When data changes, explicitly delete or update the cache entry
Requires coupling between write path and cache

def update_user(user_id, data):
    db.update("UPDATE users SET ... WHERE id = %s", user_id, data)
    cache.delete(f"user:{user_id}")  # Invalidate cache

3. Version-Based Invalidation

Include a version number in the cache key
When data changes, increment the version
Old cache entries naturally expire (orphaned)

version = db.get_version("users")
cache_key = f"user:{user_id}:v{version}"

4. Publish/Subscribe Invalidation

Write events are published to a channel
Cache nodes subscribe and invalidate locally

  Writer --> Pub/Sub Channel --> Cache Node 1 (invalidate)
                             --> Cache Node 2 (invalidate)
                             --> Cache Node 3 (invalidate)

Distributed Caching

When a single cache server is not enough, you distribute the cache across multiple nodes.

Consistent Hashing for Cache Distribution

          Consistent Hash Ring
          
              Node A
             /      \
            /        \
     Node D           Node B
            \        /
             \      /
              Node C
              
  key "user:42" --> hash --> lands on Node B
  key "user:99" --> hash --> lands on Node D
  
  If Node B fails:
  - Only keys on Node B are redistributed
  - Nodes A, C, D are unaffected

Cache Cluster Topologies

1. Client-Side Sharding

  App --> hash(key) --> pick server
  
  Server 1: keys A-M
  Server 2: keys N-Z

Simple but inflexible. Adding/removing servers requires rehashing.

2. Proxy-Based (e.g., Twemproxy, Codis)

  App --> Proxy --> Server 1
                --> Server 2
                --> Server 3

Proxy handles routing. Transparent to the application.

3. Redis Cluster

  App --> Any Node --> Redirects to correct node
  
  16384 hash slots distributed across nodes
  Automatic failover with replicas

CDN Caching

CDN caching is a specialized form of caching that operates at the edge, close to users.

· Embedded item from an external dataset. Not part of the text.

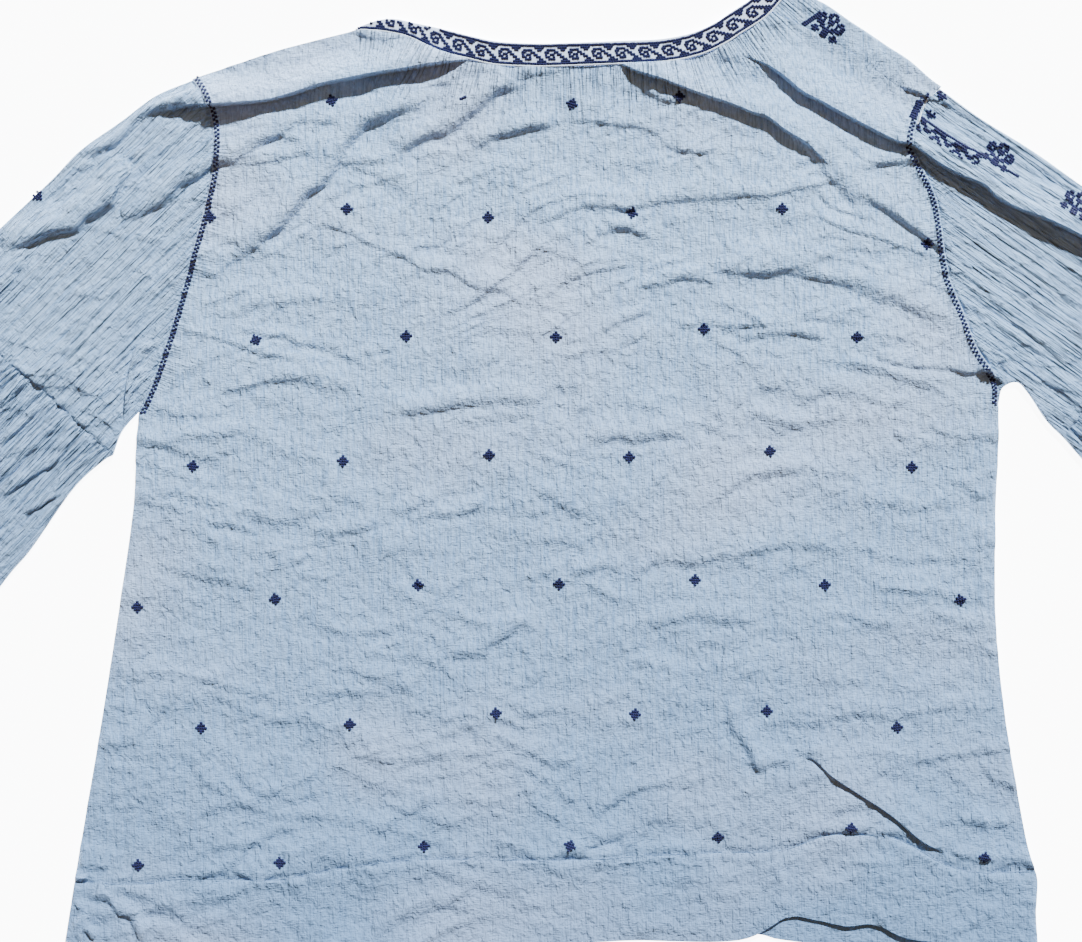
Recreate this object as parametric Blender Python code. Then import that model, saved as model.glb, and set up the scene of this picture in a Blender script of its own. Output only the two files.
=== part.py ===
"""Peasant blouse of crinkled cotton gauze, laid flat on its front with its back up.

Every table is in millimetres in the plan of the laid-out garment: X runs across it from the
middle of the back, Y runs up from the hem, and heights are above the surface it lies on.
The front panel lies on that surface, the back panel lies on the front panel, and each sleeve
and each flounce is a flattened tube. At the right shoulder the front panel rolls over the top
and its seam shows on the back.
"""

import math

import bmesh
import bpy
import numpy as np

MM = 0.001

# Cloth and seams
CLOTH = 1.2
BAND_CLOTH = 1.5
SEAM_GAP = 0.3
FLAT_HEIGHT = 3.2
TURN = FLAT_HEIGHT / 2
LAYER_GAP = 0.4
STEEPEST = 2.5

# How finely each piece is divided
SHOULDER_COLUMNS = 8
NECK_GATHERS = 21
NECK_COLUMNS = 2 * NECK_GATHERS
FRONT_HEM_POINTS = 10
FRONT_SHOULDER_COLUMNS = 5
FRONT_NECK_COLUMNS = 16
LOWER_ROWS = 16
UPPER_ROWS = 20
UPPER_START = 0.62
SLEEVE_ROWS = 10
FLOUNCE_GATHERS = 18
FLOUNCE_ROWS = 8
SLEEVE_HIDDEN_STEP = 2
FLOUNCE_HIDDEN_STEP = 4
TURN_ANGLES = (45, 0, -45)

# Gathers and waves
NECK_GATHER_HEIGHT = 1.8
NECK_GATHER_REACH = 0.11
FLOUNCE_GATHER_HEIGHT = 2.2
FLOUNCE_GATHER_REACH = 0.5
FLOUNCE_WAVES = 6
FLOUNCE_WAVE_HEIGHT = 2.9

# Columns: X and Y of points along each edge, in order
BACK_HEM = ((-345, 0), (-200, -2), (-60, -1), (18, 0), (50, 1), (120, 1), (153, 17), (174, 15),
            (194, 11), (214, 12), (245, 1), (326, -1))
FRONT_HEM = ((-343, 3), (-200, 3), (0, 6), (120, 6), (150, 1), (200, -3), (325, -3))
LEFT_SIDE = ((-345, 0), (-335, 63), (-321, 146), (-308, 229), (-298, 300), (-296, 340), (-294, 366))
LEFT_ARMHOLE = ((-294, 366), (-286, 384), (-273, 422), (-259, 471), (-248, 512), (-243, 540),
                (-243, 560), (-248, 580), (-257, 595))
LEFT_SHOULDER = ((-257, 595), (-244, 600), (-217, 609), (-192, 617), (-160, 625), (-145, 629.1))
RIGHT_SIDE = ((326, -1), (325, 22), (326, 43), (320, 63), (312, 105), (305, 146), (300, 188),
              (297, 229), (297, 291), (299, 340), (299, 371))
RIGHT_ARMHOLE = ((299, 371), (298, 388), (284, 411), (276, 433), (267, 455), (262, 478), (257, 512),
                 (247.5, 533), (239.5, 550), (243, 566), (249.8, 581))
SHOULDER_SEAM = ((142.2, 640.9), (151, 637.8), (165, 631.6), (179, 624.8), (194, 616.2), (210, 605),
                 (227, 593), (237, 586.5), (249.8, 581))
RIGHT_OUTLINE = ((158.8, 659.8), (172, 650), (181, 645), (196, 634.5), (208, 626.7), (222, 617.1),
                 (237, 607.4), (251.4, 594.8), (259, 589.3))
LEFT_ELBOW = ((-312, 336), (-338, 360), (-362, 382), (-390, 405), (-436, 449))
LEFT_UNDERARM = ((-294, 366), (-306, 352), (-312, 336))
LEFT_SLEEVE_TOP = ((-257, 595), (-283, 584), (-306, 567), (-335, 546.5), (-355, 526), (-390, 493),
                   (-436, 449))
RIGHT_ELBOW = ((344, 348), (375, 388), (406, 427), (436, 466))
RIGHT_UNDERARM = ((299, 371), (302, 382), (312, 386), (320, 378), (332, 360), (344, 348))
RIGHT_SLEEVE_TOP = ((259, 589.3), (272.5, 579.3), (290, 567), (323, 546.5), (352, 526), (436, 466))
LEFT_FLOUNCE_UNDER = ((-312, 336), (-320, 331), (-340, 312), (-369, 270.5), (-390, 245), (-450, 160))
LEFT_FLOUNCE_OVER = ((-436, 449), (-525, 381), (-614, 312))
LEFT_FLOUNCE_HEM = ((-450, 160), (-498, 190), (-542, 225), (-580, 266), (-614, 312))
RIGHT_FLOUNCE_UNDER = ((344, 348), (416, 265), (489, 183))
RIGHT_FLOUNCE_OVER = ((436, 466), (532, 409), (629.5, 351))
RIGHT_FLOUNCE_HEM = ((489, 183), (532, 218), (571, 257), (603, 302), (629.5, 351))

# Columns: X and Y on the neck opening, X and Y on the seam with the back panel
BAND_SECTIONS = (
    (-141.5, 631.8, -144.6, 629.4),
    (-129.6, 636.0, -135.7, 629.0),
    (-118.0, 637.1, -122.5, 627.7),
    (-105.0, 634.5, -108.5, 624.5),
    (-93.0, 632.0, -96.1, 618.8),
    (-80.0, 629.0, -83.5, 613.5),
    (-62.0, 624.5, -65.0, 609.0),
    (-45.0, 621.3, -47.0, 605.2),
    (-17.0, 620.0, -17.0, 604.0),
    (14.5, 621.0, 15.0, 605.0),
    (40.0, 622.0, 41.0, 606.0),
    (67.0, 623.3, 70.0, 607.5),
    (88.0, 627.5, 93.0, 612.2),
    (103.0, 634.0, 110.5, 620.0),
    (112.8, 640.5, 121.0, 626.8),
    (121.0, 645.8, 130.5, 632.7),
    (128.5, 651.0, 140.0, 639.6),
    (137.0, 660.0, 149.3, 650.0),
    (146.0, 670.5, 158.0, 660.5),
)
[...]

  User (Tokyo) --> CDN Edge (Tokyo) --> Origin Server (US-East)
                   |
                   Cache HIT? Return immediately
                   Cache MISS? Fetch from origin, cache, return

Cache Headers That Control CDN Behavior

Header	Example	Meaning
`Cache-Control`	`max-age=3600, public`	Cache for 1 hour, any cache can store
`Cache-Control`	`private, no-cache`	Do not cache in shared caches
`ETag`	`"abc123"`	Version identifier for conditional requests
`Vary`	`Accept-Encoding`	Cache separate versions per encoding
`Surrogate-Control`	`max-age=86400`	CDN-specific cache directive

Covered in more detail in 9.9.b CDN and Content Delivery.

Multi-Level Caching Architecture

Real-world systems use multiple cache layers:

  +------------------------------------------------------------------+
  |                    MULTI-LEVEL CACHING                           |
  |                                                                  |
  |  Browser Cache (L1)                                              |
  |      |                                                           |
  |      v                                                           |
  |  CDN Edge Cache (L2)                                             |
  |      |                                                           |
  |      v                                                           |
  |  API Gateway Cache (L3)                                          |
  |      |                                                           |
  |      v                                                           |
  |  Application-Level Cache (L4) -- e.g., in-process Caffeine       |
  |      |                                                           |
  |      v                                                           |
  |  Distributed Cache (L5) -- e.g., Redis Cluster                   |
  |      |                                                           |
  |      v                                                           |
  |  Database Query Cache (L6)                                       |
  |      |                                                           |
  |      v                                                           |
  |  Database (source of truth)                                      |
  +------------------------------------------------------------------+

Caching Anti-Patterns

Anti-Pattern	Problem	Solution
Cache everything	Wastes memory, evicts hot data	Cache only frequently accessed data
No TTL	Stale data forever	Always set TTL, even if long
Cache and DB race	Write to DB and cache concurrently; inconsistency	Delete cache on write, let next read repopulate
Huge cache values	Slow serialization, network overhead	Break into smaller keys or compress
Ignoring thundering herd	DB overwhelmed on cache expiry	Use locking or early refresh

Key Takeaways

Cache-aside is the most common and flexible pattern -- start here
Write-through guarantees consistency but adds write latency
Write-behind is fast but risks data loss -- use for non-critical data
Redis is the default choice unless you need Memcached's simplicity
LRU is the default eviction policy -- only switch if you have data to justify it
Cache stampede is a real production issue -- always plan for it
Invalidation is hard -- TTL + event-based is the most common combination
Multi-level caching compounds benefits but also compounds complexity

Explain-It Challenge

"You are designing a social media feed. A celebrity with 50 million followers posts an update. Explain how you would cache this post so that all followers see it quickly, without overwhelming your database, and without serving stale data to users who interact with it (likes, comments). Walk through your caching strategy layer by layer."